Hooke's Law is a fundamental principle in physics that describes how springs behave. It states that the force needed to extend or compress a spring is directly proportional to the distance of displacement from its equilibrium position.
The mathematical expression of Hooke's Law is F equals negative k times x. Here, F represents the applied force, k is the spring constant which depends on the material properties, and x is the displacement from equilibrium. The negative sign indicates that the force is a restoring force, always acting to bring the spring back to its natural length.
The spring constant k is a measure of how stiff a spring is. A stiff spring with a large k value requires more force to compress or extend it by the same distance compared to a soft spring with a small k value. The units of the spring constant are Newtons per meter.

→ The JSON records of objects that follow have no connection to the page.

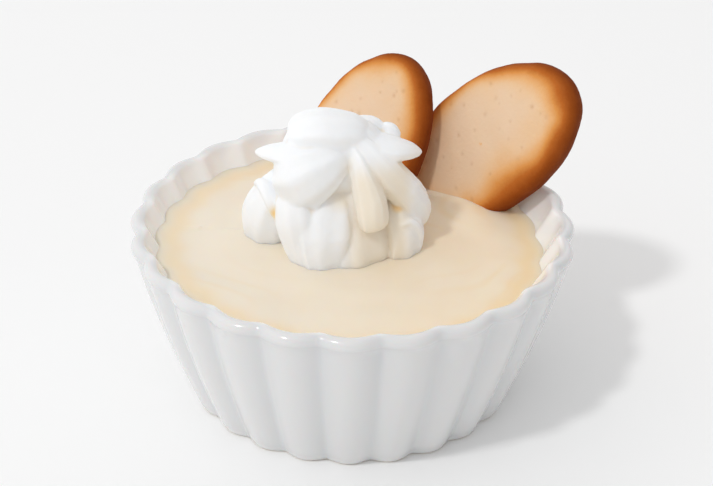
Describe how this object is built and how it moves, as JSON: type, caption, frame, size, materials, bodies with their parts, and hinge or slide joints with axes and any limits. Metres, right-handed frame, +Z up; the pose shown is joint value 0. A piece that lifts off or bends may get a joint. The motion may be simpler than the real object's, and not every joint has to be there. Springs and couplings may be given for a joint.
{
  "type": "bowl of vanilla custard with whipped cream and biscuits",
  "caption": "Fluted white ramekin filled with vanilla custard, topped with a piped rosette of whipped cream and oval butter biscuits standing behind it.",
  "frame": {"origin": "middle of the foot of the bowl, on the table", "axes": "+Z up out of the bowl; -Y towards the viewer, the front with the rosette; +X to the viewer's right, the side that the right biscuit leans to"},
  "size_m": [0.1065, 0.105, 0.0719],
  "materials": {
    "porcelain": "glossy white glaze",
    "custard": "smooth, soft sheen",
    "cream": "soft, slightly moist",
    "biscuit": "dry, fine crumb, browned at the edge"
  },
  "bodies": {
    "root": {"bowl": "porcelain", "custard": "custard", "whipped_cream": "cream", "biscuit_left": "biscuit", "biscuit_right": "biscuit"}
  },
  "joints": []
}
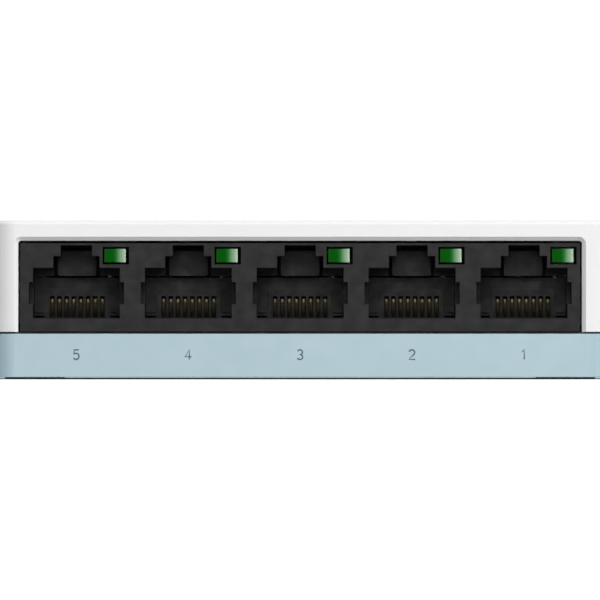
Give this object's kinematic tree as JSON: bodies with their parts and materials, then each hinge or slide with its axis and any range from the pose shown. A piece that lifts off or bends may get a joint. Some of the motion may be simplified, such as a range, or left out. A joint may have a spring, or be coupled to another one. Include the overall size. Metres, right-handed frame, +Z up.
{
  "type": "desktop network switch",
  "caption": "Small two-shell desktop network switch with a row of latch-up modular sockets and link lamps along its front and a barrel power socket at the rear.",
  "frame": {"origin": "on the table, under the middle of the case", "axes": "+X along the row of ports towards port 1, the ports face -Y, +Z up"},
  "size_m": [0.09, 0.056, 0.0225],
  "materials": {
    "white_shell": "glossy injection-moulded shell",
    "blue_shell": "satin light blue-grey moulded shell",
    "black_plastic": "matte black glass-filled connector plastic",
    "gold_plate": "gold-plated phosphor bronze wire",
    "tinned_lead": "bright tin plate",
    "lamp_green": "translucent green diffused epoxy",
    "green_board": "green solder mask on glass-epoxy",
    "black_epoxy": "moulded epoxy package",
    "ferrite": "grey-black ferrite",
    "capacitor_can": "aluminium can in a dark sleeve",
    "steel_can": "drawn steel can",
    "ceramic": "tan ceramic with tin ends",
    "resistor_film": "glazed film on white ceramic",
    "spring_bronze": "silver-plated bronze leaf",
    "clear_plastic": "clear acrylic light pipe",
    "zinc_steel": "zinc-plated steel",
    "rubber": "dark grey rubber",
    "label_film": "blank matt polyester label"
  },
  "bodies": {
    "chassis": {"top_cover": "white_shell", "base_tray": "blue_shell", "port_bank_housing": "black_plastic", "port_insert_1": "black_plastic", "port_insert_2": "black_plastic", "port_insert_3": "black_plastic", "port_insert_4": "black_plastic", "port_insert_5": "black_plastic", "port_tails_1": "tinned_lead", "port_tails_2": "tinned_lead", "port_tails_3": "tinned_lead", "port_tails_4": "tinned_lead", "port_tails_5": "tinned_lead", "port_lamp_1": "lamp_green", "port_lamp_2": "lamp_green", "port_lamp_3": "lamp_green", "port_lamp_4": "lamp_green", "port_lamp_5": "lamp_green", "lamp_leads": "tinned_lead", "circuit_board": "green_board", "line_transformer_1": "black_epoxy", "line_transformer_2": "black_epoxy", "line_transformer_3": "black_epoxy", "line_transformer_4": "black_epoxy", "line_transformer_5": "black_epoxy", "transformer_leads": "tinned_lead", "switch_chip": "black_epoxy", "switch_chip_leads": "tinned_lead", "regulator": "black_epoxy", "regulator_leads": "tinned_lead", "power_inductor": "ferrite", "filter_capacitors": "capacitor_can", "crystal": "steel_can", "ceramic_capacitors": "ceramic", "chip_resistors": "resistor_film", "dc_socket_body": "black_plastic", "dc_centre_pin": "tinned_lead", "dc_sleeve_terminal": "tinned_lead", "power_lamp": "lamp_green", "power_light_pipe": "clear_plastic", "rubber_foot_1": "rubber", "rubber_foot_2": "rubber", "rubber_foot_3": "rubber", "rubber_foot_4": "rubber", "case_screws": "zinc_steel", "board_screws": "zinc_steel", "base_label": "label_film"},
    "port_1_wires": {"port_contacts_1": "gold_plate"},
    "port_2_wires": {"port_contacts_2": "gold_plate"},
    "port_3_wires": {"port_contacts_3": "gold_plate"},
    "port_4_wires": {"port_contacts_4": "gold_plate"},
    "port_5_wires": {"port_contacts_5": "gold_plate"},
    "dc_leaf": {"dc_spring_contact": "spring_bronze"}
  },
  "joints": [
    {"name": "port_1_wire_flex", "type": "hinge", "parent": "chassis", "child": "port_1_wires", "pos_m": [0.03175, -0.025, 0.00785], "axis": [-1, 0, 0], "range_deg": [0, 8], "stiffness_Nm_per_rad": 0.2},
    {"name": "port_2_wire_flex", "type": "hinge", "parent": "chassis", "child": "port_2_wires", "pos_m": [0.01588, -0.025, 0.00785], "axis": [-1, 0, 0], "range_deg": [0, 8], "stiffness_Nm_per_rad": 0.2},
    {"name": "port_3_wire_flex", "type": "hinge", "parent": "chassis", "child": "port_3_wires", "pos_m": [0, -0.025, 0.00785], "axis": [-1, 0, 0], "range_deg": [0, 8], "stiffness_Nm_per_rad": 0.2},
    {"name": "port_4_wire_flex", "type": "hinge", "parent": "chassis", "child": "port_4_wires", "pos_m": [-0.01588, -0.025, 0.00785], "axis": [-1, 0, 0], "range_deg": [0, 8], "stiffness_Nm_per_rad": 0.2},
    {"name": "port_5_wire_flex", "type": "hinge", "parent": "chassis", "child": "port_5_wires", "pos_m": [-0.03175, -0.025, 0.00785], "axis": [-1, 0, 0], "range_deg": [0, 8], "stiffness_Nm_per_rad": 0.2},
    {"name": "dc_leaf_flex", "type": "hinge", "parent": "chassis", "child": "dc_leaf", "pos_m": [-0.028, 0.016, 0.00865], "axis": [-1, 0, 0], "range_deg": [0, 4], "stiffness_Nm_per_rad": 0.3}
  ]
}
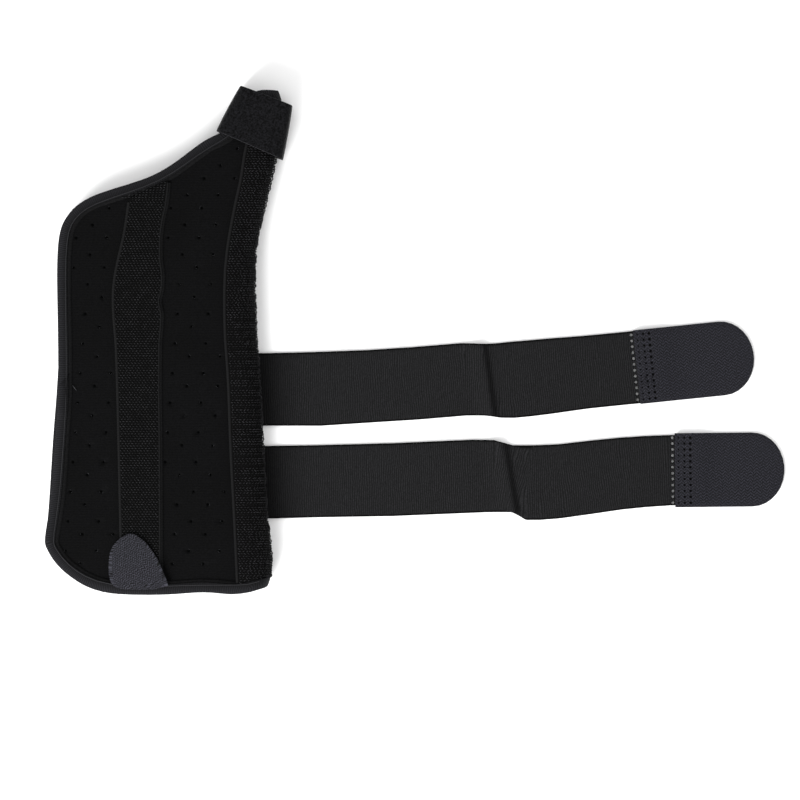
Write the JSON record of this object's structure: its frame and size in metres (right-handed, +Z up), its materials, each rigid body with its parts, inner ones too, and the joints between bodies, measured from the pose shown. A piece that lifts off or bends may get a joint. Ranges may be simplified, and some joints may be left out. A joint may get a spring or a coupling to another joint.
{
  "type": "thumb spica splint",
  "caption": "Wrist and thumb spica splint lying flat: folded perforated neoprene sleeve with bound edges, loop tapes, thumb band, pocket tab and elastic straps with hook ends.",
  "frame": {"origin": "on the floor, under the middle of the whole part's box", "axes": "+X from the sleeve's bound edges to the strap tips, +Y from the hem to the thumb, +Z up"},
  "size_m": [0.387, 0.266, 0.0214],
  "materials": {
    "neoprene": "matt brushed knit on perforated foam rubber, near black",
    "binding": "fine ribbed elastic binding, near black",
    "loop_tape": "black looped pile tape with woven selvages",
    "felt_tape": "black brushed loop fabric, felt-like",
    "strap_elastic": "dark charcoal woven elastic with a satin sheen",
    "hook_tape": "dark grey hook tape, herringbone woven back"
  },
  "bodies": {
    "root": {"front_panel": "neoprene", "back_panel": "neoprene", "front_binding": "binding", "back_binding": "binding", "centre_loop_tape": "loop_tape", "radial_loop_tape": "loop_tape", "thumb_band": "felt_tape", "pocket_tab": "hook_tape", "upper_strap": "strap_elastic", "lower_strap": "strap_elastic", "upper_hook_end": "hook_tape", "lower_hook_end": "hook_tape"}
  },
  "joints": []
}
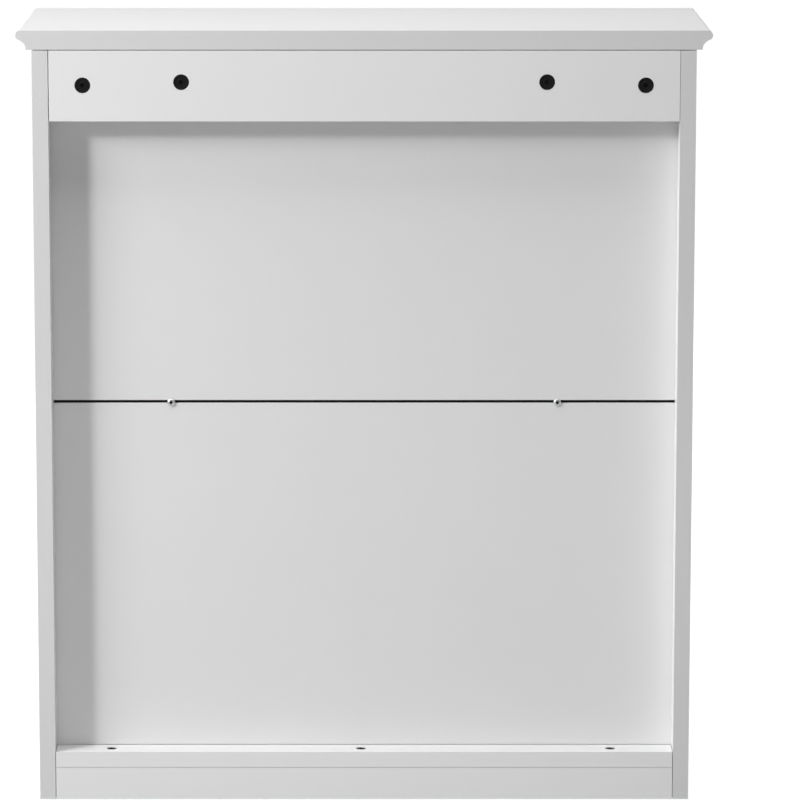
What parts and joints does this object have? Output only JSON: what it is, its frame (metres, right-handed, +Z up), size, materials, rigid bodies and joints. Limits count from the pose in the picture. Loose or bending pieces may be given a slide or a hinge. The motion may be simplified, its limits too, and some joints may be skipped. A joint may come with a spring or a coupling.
{
  "type": "shoe cabinet",
  "caption": "Slim white shoe cabinet with a moulded top, flip-down door units that hold shoe racks, an open-framed rear with cam-locked rail and recessed back panels.",
  "frame": {"origin": "on the floor, under the middle of the whole cabinet", "axes": "+Z up; the doors face -Y and the open rear faces +Y; +X is to the right of a person who stands in front of the doors"},
  "size_m": [0.654, 0.258, 0.744],
  "materials": {
    "white_foil": "white foil on particle board, satin",
    "white_back": "white painted hardboard, satin",
    "rack_white": "white melamine on particle board, matte",
    "white_plastic": "white moulded plastic",
    "black_tape": "black cloth tape",
    "black_zinc": "black coated zinc",
    "bright_zinc": "bright zinc plate",
    "satin_nickel": "satin nickel"
  },
  "bodies": {
    "cabinet": {"back_panel_lower": "white_back", "back_panel_screw_left": "bright_zinc", "back_panel_screw_right": "bright_zinc", "back_panel_upper": "white_back", "base_screw_left": "black_zinc", "base_screw_middle": "black_zinc", "base_screw_right": "black_zinc", "bottom_shelf": "white_foil", "cam_bolt_left_end": "bright_zinc", "cam_bolt_left_top": "bright_zinc", "cam_bolt_right_end": "bright_zinc", "cam_bolt_right_top": "bright_zinc", "cam_lock_left_end": "black_zinc", "cam_lock_left_top": "black_zinc", "cam_lock_right_end": "black_zinc", "cam_lock_right_top": "black_zinc", "foot_glide_front_left": "white_plastic", "foot_glide_front_right": "white_plastic", "foot_glide_rear_left": "white_plastic", "foot_glide_rear_right": "white_plastic", "front_plinth": "white_foil", "lower_stop_peg_left": "white_plastic", "lower_stop_peg_right": "white_plastic", "middle_rail": "white_foil", "rear_base_rail": "white_foil", "rear_top_rail": "white_foil", "seam_tape": "black_tape", "side_panel_left": "white_foil", "side_panel_right": "white_foil", "top_board": "white_foil", "upper_stop_peg_left": "white_plastic", "upper_stop_peg_right": "white_plastic"},
    "upper_flip_unit": {"upper_door_panel": "white_foil", "upper_door_rail_bottom": "white_foil", "upper_door_rail_top": "white_foil", "upper_door_stile_left": "white_foil", "upper_door_stile_right": "white_foil", "upper_knob": "satin_nickel", "upper_pivot_pin_left": "bright_zinc", "upper_pivot_pin_right": "bright_zinc", "upper_rack_bracket_left": "white_plastic", "upper_rack_bracket_right": "white_plastic", "upper_rack_divider": "rack_white", "upper_rack_front_base": "rack_white", "upper_rack_rear_base": "rack_white", "upper_rack_rear_board": "rack_white"},
    "lower_flip_unit": {"lower_door_panel": "white_foil", "lower_door_rail_bottom": "white_foil", "lower_door_rail_top": "white_foil", "lower_door_stile_left": "white_foil", "lower_door_stile_right": "white_foil", "lower_knob": "satin_nickel", "lower_pivot_pin_left": "bright_zinc", "lower_pivot_pin_right": "bright_zinc", "lower_rack_bracket_left": "white_plastic", "lower_rack_bracket_right": "white_plastic", "lower_rack_divider": "rack_white", "lower_rack_front_base": "rack_white", "lower_rack_rear_base": "rack_white", "lower_rack_rear_board": "rack_white"}
  },
  "joints": [
    {"name": "upper_flip", "type": "hinge", "parent": "cabinet", "child": "upper_flip_unit", "pos_m": [0, -0.0975, 0.4], "axis": [1, 0, 0], "range_deg": [0, 42]},
    {"name": "lower_flip", "type": "hinge", "parent": "cabinet", "child": "lower_flip_unit", "pos_m": [0, -0.0975, 0.0635], "axis": [1, 0, 0], "range_deg": [0, 42]}
  ]
}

Hooke's Law only applies within the elastic limit of the material. Within this limit, the spring follows a linear relationship and returns to its original shape when the force is removed. Beyond the elastic limit, permanent deformation occurs and the linear relationship breaks down, entering the plastic region where the material no longer obeys Hooke's Law.
To summarize what we've learned about Hooke's Law: it describes the linear relationship between force and displacement in elastic materials. The mathematical formula F equals negative k times x shows that force is proportional to displacement. The spring constant determines how stiff the material is, and this law only applies within the elastic limit. Hooke's Law is fundamental in engineering and physics applications.